Bize Ahmed b. Yunus, ona Leys b. Sa'd, ona Eyyûb b. Musa -ya da Musa b. Eyyûb-, ona kendi kavminden bir adam, ona da Ukbe b. Âmir, hadisi önceki hadisle aynı manada rivayet etmiş, ancak hadise şu ilavede bulunmuştur: "Rasulullah (sav) rukû yaptığında, üç defa 'Sübhâne Rabbiye'l-azîm ve bi hamdihî (Büyük olan Rabbimi noksan sıfatlardan tenzih ederim ve O'na hamd ederim)' derdi. Secde yaptığında da üç defa 'Sübhane Rabbiye'l-a'la ve bi hamdihî (Yüce Rabbimi tesbih ve tenzih ederim ve O'na hamd ederim)' derdi." [Ebû Davud 'Hadisteki bu ziyadenin mahfuz (diğer rivayete göre daha sağlam) olmamasından korkuyorum' demiş, ayrıca Rabî ve Ahmed b. Yunus hadisini kastederek, bu iki hadisin senedindeki Mısırlı râvilerin rivayetlerinde tek kaldıklarını belirtmiştir.]
Bize Züheyr b. Harb, ona Abdurrahman (b.

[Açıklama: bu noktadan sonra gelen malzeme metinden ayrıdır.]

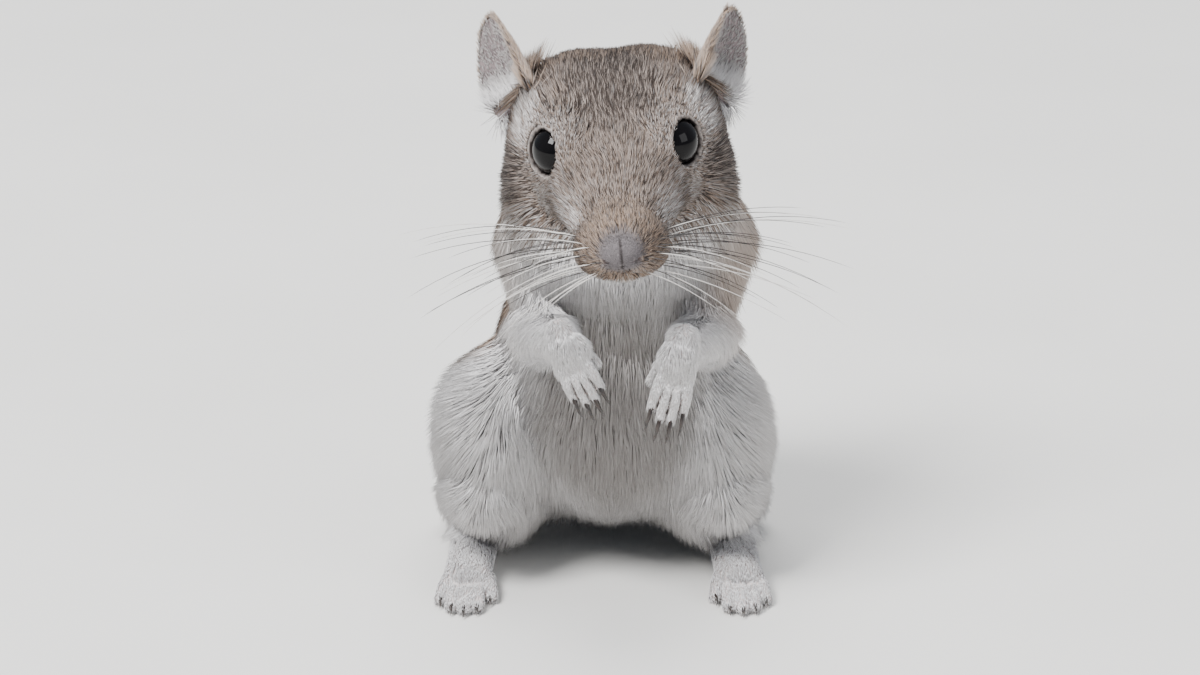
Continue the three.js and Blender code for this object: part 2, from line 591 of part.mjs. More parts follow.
// Ears: a crescent section carried from root to tip, which makes a thin cup open to the front and side
// The two ears are swivelled a little differently: lean is how far each leans out, turn how far its cup does.
const EARS = {
  right: { lean: 0.46, turn: 0.76, share: 1 },
  left: { lean: 0.6, turn: 0.88, share: 0.95 },
};
const EAR_ROOT = (s) => vec(s * 8.8, 10.8, -1.2);
function ear(name, s) {
  const { lean, turn, share } = EARS[name];
  const axis = vec(s * lean, 0.2, 0.95).normalize();
  const look = vec(s * turn, -0.62, 0.12);
  look.addScaledVector(axis, -look.dot(axis)).normalize();
  const across = vec(0, 0, 0).crossVectors(axis, look);
  const width = (u) => (EAR_WIDTH / 2) * Math.sin(Math.PI * Math.min(1, 0.12 + 0.88 * u)) ** 0.56;
  return solid(new ParametricGeometry(
    (u, v, target) => {
      const along = u <= 0 ? 0 : u >= 1 ? 1 : Math.sin((Math.PI / 2) * u);
      const angle = 2 * Math.PI * (v >= 1 ? 0 : v);
      const half = along <= 0 || along >= 1 ? 0 : width(along);
      const cup = mix(0.62, 0.3, along) * half;
      const round = Math.sign(Math.sin(angle)) * Math.abs(Math.sin(angle)) ** 0.6;
      const thick = half > 0 ? mix(0.85, 0.42, along) * round : 0;
      target.copy(EAR_ROOT(s)).addScaledVector(axis, (EAR_LENGTH * share + 1) * along - 1)
        .addScaledVector(across, half * Math.cos(angle))
        .addScaledVector(look, cup * Math.cos(angle) ** 2 + thick - 1.6 * along * along);
    },
    12,
    16,
  ));
}
const headSkinAround = (s) => solid(new FieldGeometry(
  (x, y, z) => {
    const p = fromHead(x, y, z);
    return flesh(p.x, p.y, p.z) - GAP;
  },
  stations(s > 0 ? 4 : -19, s > 0 ? 19 : -4, 1.8), stations(3, 20, 1.8), stations(-9, 12, 1.8)));
for (const { name, sign } of SIDES) {
  addNode(`ear_${name}`, toWorld(ear(name, sign).subtract(headSkinAround(sign))), EAR_SKIN);
}

// The origin is on the floor, at the middle of the whole footprint.
const middle = new THREE.Box3().setFromObject(parts).getCenter(vec(0, 0, 0));
parts.position.set(-middle.x, -middle.y, 0);
export default parts;
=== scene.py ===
"""Blender scene of a life-size gerbil that sits up on its haunches, for a museum shelf.

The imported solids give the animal's place and size. One skin replaces them: it is the surface of the same
smooth field of blended ellipsoids and round cones, drawn in by the depth of the coat. The coat is solid
mesh: tufts that root in the skin, follow the lie of the fur, and end near the solids' surface.

Lengths in the classes are millimetres in the animal's own frame, with +Z up, the animal looking along -Y,
and the origin on the floor under its ankles. Blender's meshes are in metres in the part's frame.
"""

import logging
import math
from dataclasses import dataclass, field
from enum import Enum
from typing import Callable, Sequence

import bpy
import numpy as np
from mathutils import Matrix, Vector


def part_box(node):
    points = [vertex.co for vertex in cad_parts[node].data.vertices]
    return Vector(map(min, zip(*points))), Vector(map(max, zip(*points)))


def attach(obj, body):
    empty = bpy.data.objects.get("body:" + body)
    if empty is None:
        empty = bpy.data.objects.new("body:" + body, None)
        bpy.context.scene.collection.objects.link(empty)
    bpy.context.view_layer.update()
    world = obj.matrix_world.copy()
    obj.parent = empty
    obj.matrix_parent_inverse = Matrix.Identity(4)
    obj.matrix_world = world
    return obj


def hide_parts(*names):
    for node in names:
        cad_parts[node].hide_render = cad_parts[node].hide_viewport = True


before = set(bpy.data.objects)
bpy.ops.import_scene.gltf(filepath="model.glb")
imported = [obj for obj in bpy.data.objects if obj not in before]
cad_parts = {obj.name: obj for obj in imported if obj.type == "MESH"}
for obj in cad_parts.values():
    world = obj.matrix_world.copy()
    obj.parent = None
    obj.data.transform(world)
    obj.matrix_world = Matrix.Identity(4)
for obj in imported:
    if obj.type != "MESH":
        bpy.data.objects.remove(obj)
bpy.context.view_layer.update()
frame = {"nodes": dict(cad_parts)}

logging.basicConfig(level=logging.INFO, format="%(name)s: %(message)s")
LOG = logging.getLogger("gerbil")

MM = 0.001
SEED = 1866
BODY = "root"
Array = np.ndarray
Field = Callable[[Array], Array]
Shape = tuple[Array, Array]


class Side(Enum):
    """One side of the animal, with the sign of its X."""

    RIGHT = -1
    LEFT = 1

    @property
    def sign(self) -> int:
        """Minus one on the animal's right, one on its left."""
        return self.value

    @property
    def word(self) -> str:
        """The side's name, as the solids' nodes use it."""
        return self.name.lower()


# Helpers on arrays of points


def unit(vectors: Array) -> Array:
    """Vectors of length one: an array divided by its own length along the last axis."""
    vectors = np.asarray(vectors, float)
    return vectors / np.maximum(np.linalg.norm(vectors, axis=-1, keepdims=True), 1e-12)


def smooth_step(low: float, high: float, values: Array) -> Array:
    """The cubic 3t^2 - 2t^3 of how far values are from low to high, held to 0..1."""
    t = np.clip((values - low) / (high - low), 0.0, 1.0)
    return t * t * (3.0 - 2.0 * t)


def smooth_min(a: Array, b: Array, k: float) -> Array:
    """The smaller of two distances, less a quarter of k times the square of their closeness."""
    h = np.maximum(k - np.abs(a - b), 0.0) / k
    return np.minimum(a, b) - h * h * k / 4.0


def blend(k: float, distances: Sequence[Array]) -> Array:
    """The smooth union of several distances, taken one after the other."""
    joined = distances[0]
    for distance in distances[1:]:
        joined = smooth_min(joined, distance, k)
    return joined


def carve(k: float, distance: Array, cutter: Array) -> Array:
    """A body with a cutter smoothly taken out of it: minus the smooth minimum of minus body and cutter."""
    return -smooth_min(-distance, cutter, k)


def rotation(x: float = 0.0, y: float = 0.0, z: float = 0.0) -> Array:
    """The matrix that turns column vectors about X, then Y, then Z, by degrees.

    Args:
        x: degrees about X.
        y: degrees about Y.
        z: degrees about Z.

    Returns:
        A 3 by 3 matrix.
    """
    cx, cy, cz = (math.cos(math.radians(a)) for a in (x, y, z))
    sx, sy, sz = (math.sin(math.radians(a)) for a in (x, y, z))
    about_x = np.array([[1, 0, 0], [0, cx, -sx], [0, sx, cx]])
    about_y = np.array([[cy, 0, sy], [0, 1, 0], [-sy, 0, cy]])
    about_z = np.array([[cz, -sz, 0], [sz, cz, 0], [0, 0, 1]])
    return about_z @ about_y @ about_x


def ellipsoid(
    p: Array, at: Sequence[float], radii: Sequence[float], pitch: float = 0.0, yaw: float = 0.0
) -> Array:
    """Distance to an ellipsoid, near its surface: k0 (k0 - 1) / k1.

    Here k0 is the length of the point over the radii, and k1 its length over the radii squared.

    Args:
        p: points, one row each.
        at: the centre.
        radii: the three half axes.
        pitch: degrees that it is turned about X.
        yaw: degrees that it is then turned about Z.

    Returns:
        One distance for each point, negative inside.
    """
    local = ((p - np.asarray(at)) @ rotation(x=pitch, z=yaw)) / np.asarray(radii)
    k0 = np.linalg.norm(local, axis=-1)
    k1 = np.linalg.norm(local / np.asarray(radii), axis=-1)
    return np.where(k1 > 1e-9, k0 * (k0 - 1.0) / np.maximum(k1, 1e-9), -min(radii))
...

Mehdî), ona Süfyân, ona Mikdâm b. Şurayh, ona babası (Şurayh b. Hâni), ona da Sa'd (b. Ebu Vakkas) şöyle rivayet etmiştir: "(Sabah akşam Rablerine dua eden kimseleri yanından kovma) (En'âm, 6/52) ayeti, benim hakkımda inmiştir. Şöyle ki bu ayet, benim ve İbn Mesud'un da aralarında olduğu, müşriklerin Hz. Peygamber'e 'Sen bunları hep yakınında tutuyorsun' diyerek sataştıkları altı kişi hakkında inmiştir."
Bize Muhammed b. Kesîr, ona Süfyân, ona Seleme, ona Ebu Anbes Hucr el-Hadramî, ona da Vâil b. Hucr şöyle rivayet etmiştir: "Rasulullah (sav), (namazda) 'vela'd-dâllîn' kısmını okuduğunda 'âmin' der ve sesini de yükseltirdi."
Bize Mahled b. Halid eş-Şa'îri, ona İbn Nümeyr, ona Ali b. Salih, ona Seleme b. Küheyl, ona Hucr b. Anbes, ona da Vâil b. Hucr şöyle rivayet etmiştir: "Rasulullah'ın (sav) arkasında namaz kıldım. Hz. Peygamber (sav), âmin ifadesini açıktan söyledi. (Namaz bitince) sağına ve soluna selam verdi. Hatta ben yanağının beyazlığını gördüm."